The parents slipped away and there I was, stuck with a pounding urge to sob I was forced to swallow in the face of children turning somersaults on dislodged sofa cushions. Not succumbing to despair was the best I could do. But the girls had more in mind. Excess energy spent, the oldest grabbed up the book she’d brought into the house with her, and waved it at me where I stood rooted to the floor.
“It’s really funny,” she promised. Her sister nodded in enthusiastic agreement. The lump in my throat expanded against any reply I could think to offer. “I’ll read it to you,” she told me, patting one cushion back into place so I could sit.
For the five minutes it took my friend’s daughter to read a used Sesame Street book out loud, we found words and a story that moved aside the anguished air in the room, and bought time away from real life that would descend again soon enough.
When nothing else worked in my own sick room hours, books did the trick. Piles of them still tower on bedside stands and bureaus in evidence. A great swath of genres tailored for various needs. Novels to transport me. Memoirs for introspection. Adventure accounts to inspire me. Biographies to broaden my view of the world and of my place in the enduring turn of time. Poetry in tiny doses like a powerful spice that pleases my palate only when used in precisely the right dish. These are the books I feasted on during illness, the ones I grasp as I make my way out.

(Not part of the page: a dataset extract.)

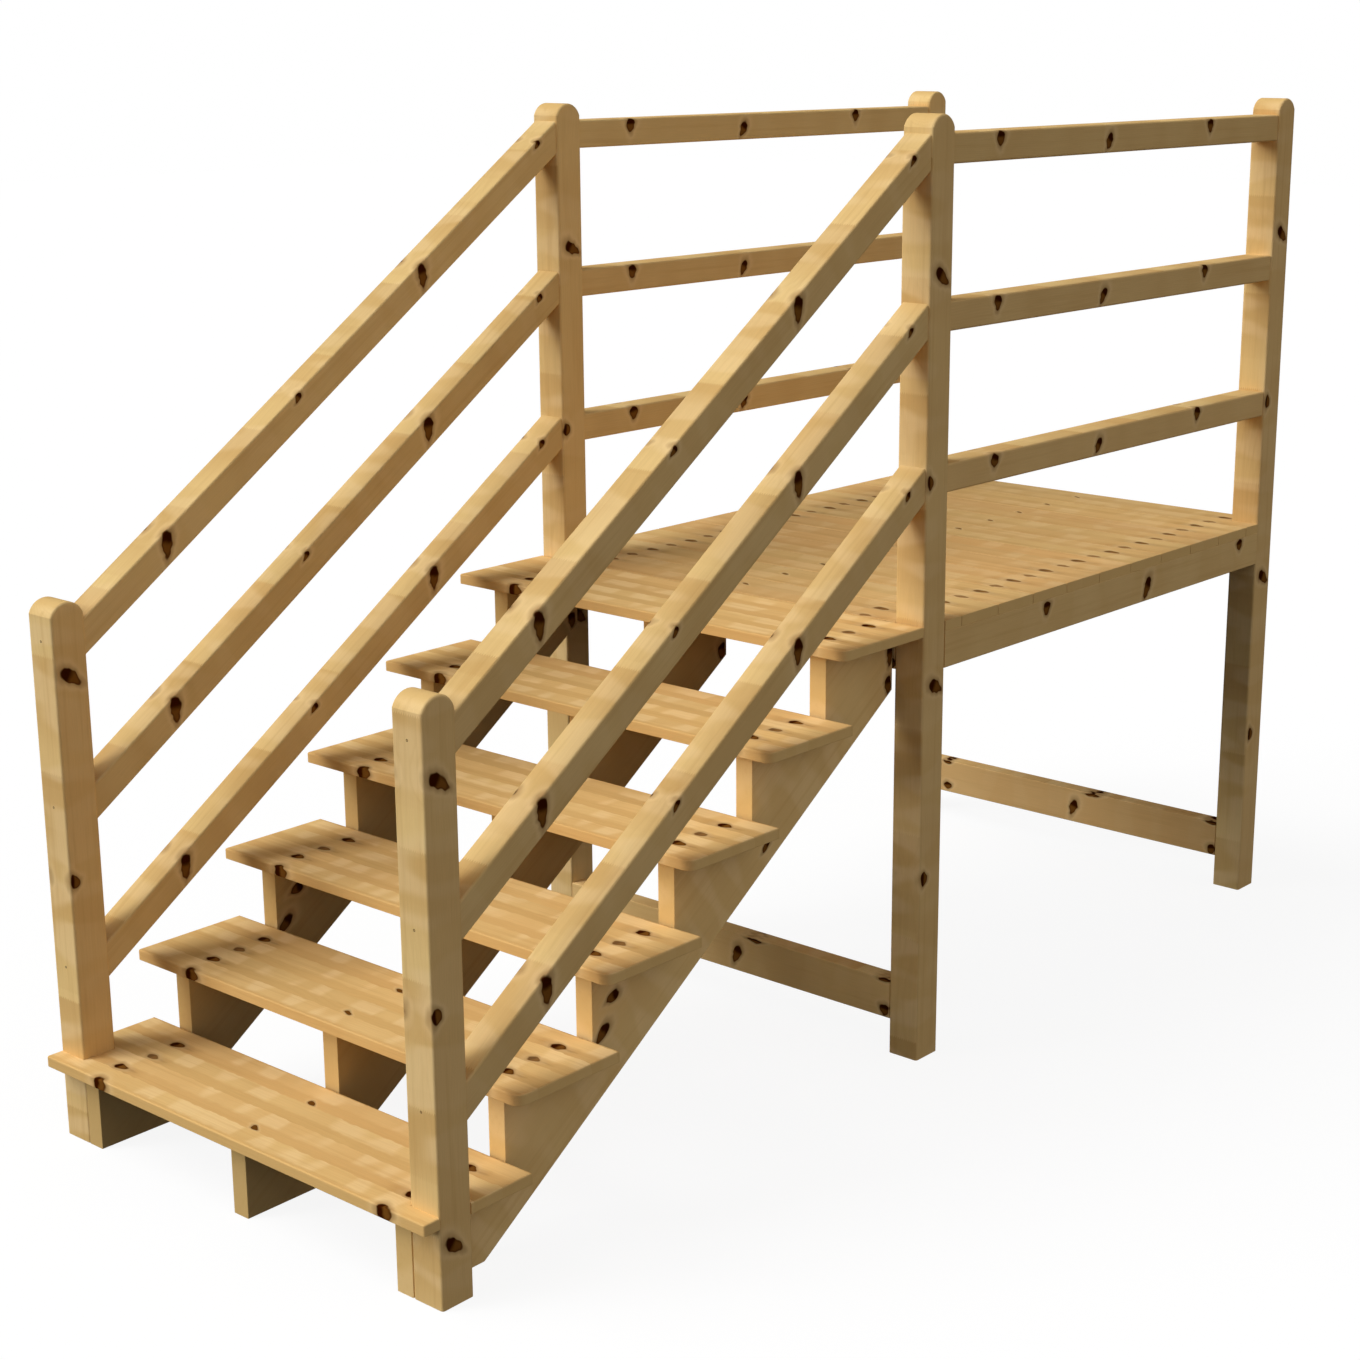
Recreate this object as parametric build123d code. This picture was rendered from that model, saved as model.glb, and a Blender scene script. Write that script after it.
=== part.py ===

And then there are books for the road. Audio books for the long trips I’ve taken up again as part of my work. Literature to accompany the crunch of tire on North Park’s snow covered backroads, to keep me company while I cross the Wyoming plains and invite life in, as I crack open decades of armor it turns out didn’t protect me against a damn thing.
It takes a special kind of book to work in audio form. Barbara Kingsolver’s FLIGHT BEHAVIOR turned out to be a perfect fit. With brash extravagance I bought the unabridged version on CD, as read by the author herself.
It’s a literary novel, which means it slowed me down. In every way. There I was, barreling my way with joyful abandon into yet another story, feeling the scenery slide by outside my truck, and it was as if the ground beneath its wheels turned to thick mud.
FLIGHT BEHAVIOR is about monarch butterflies. How they migrate, make us warm with thoughts of miracles, change the lives of the people in this novel, foretell of the coming of terrible endings.
Seventeen hours of Barbara Kingsolver’s voice sharing the words she’d woven into an extraordinary story. Seventeen hours of jutting up against literary excellence that feels as rich and important as it does emotional and entertaining.
In odd times when I can step outside myself and witness my own privileged act of reading, I will now remember the days so soon after my hair began to recover from the poison of drugs meant to save me, when my reading came to me from the speakers inside the doors of my truck, in the words of Barbara Kingsolver’s creation that reminded me of every flight of fancy taken by every person who holds close the gift of what can be read.